Michael Craig-Martin RA, Self-Portrait (Aqua), acrylic on aluminium, 2007. © Royal Academy of Arts, London
Michael Craig-Martin RA, (1941- ) Self-Portrait (Aqua), acrylic on aluminium, 2007
Michael Craig-Martin was born in Dublin and educated in the United States, where he studied Fine Art at the Yale University School of Art and Architecture. His graduate course at New Haven was taught by former students of Josef Albers, whose art and teaching was based on the strict analysis of fundamental elements of a picture - colour, space and form were understood in their own right as individual phenomena. Craig-Martin has said 'everything I know about colour comes from that course'. Yale students were given pads of cheap newsprint paper and encouraged to draw simple outline drawings; this important teaching method also informed Craig-Martin's experimentation with line.
Both these influences can be seen at play in his Self-Portrait (Aqua). As with all Craig-Martin's prints, this work exhibits an incredibly vivid use of colour, which enhances the flat appearance and sharply defined outlines of each element of the composition. He decided early on in his career to solely utilise intensely saturated colours, thereby eliminating any sense of shadow or nuance between colours in his work. While at Yale, Craig-Martin was also exposed to the American art scene of the early 1960s, visiting shows by artists such as Roy Lichenstein, James Rosenquist and Andy Warhol. Of Warhol in particular, Craig-Martin said: "Warhol is possibly the most important figure in the fundamental change that occurred in art in the early 60s…[he] changes the whole notion about what a work of art is and how one deals with it."

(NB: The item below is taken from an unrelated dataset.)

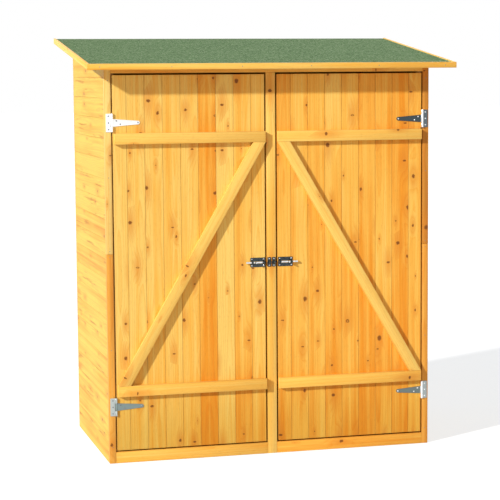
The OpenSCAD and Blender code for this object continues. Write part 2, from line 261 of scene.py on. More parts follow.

Warhol's choice to depict 'common' objects, coloured at random and presented as art was a radical move which Craig-Martin admired. The artist's own printmaking also takes everyday objects as subject matter and combines boldly defined outline with vivid colouring, an approach which the artist also applies to his own self-image: the defined, linear drawing style combined with complete freedom and openness in the choice of colours.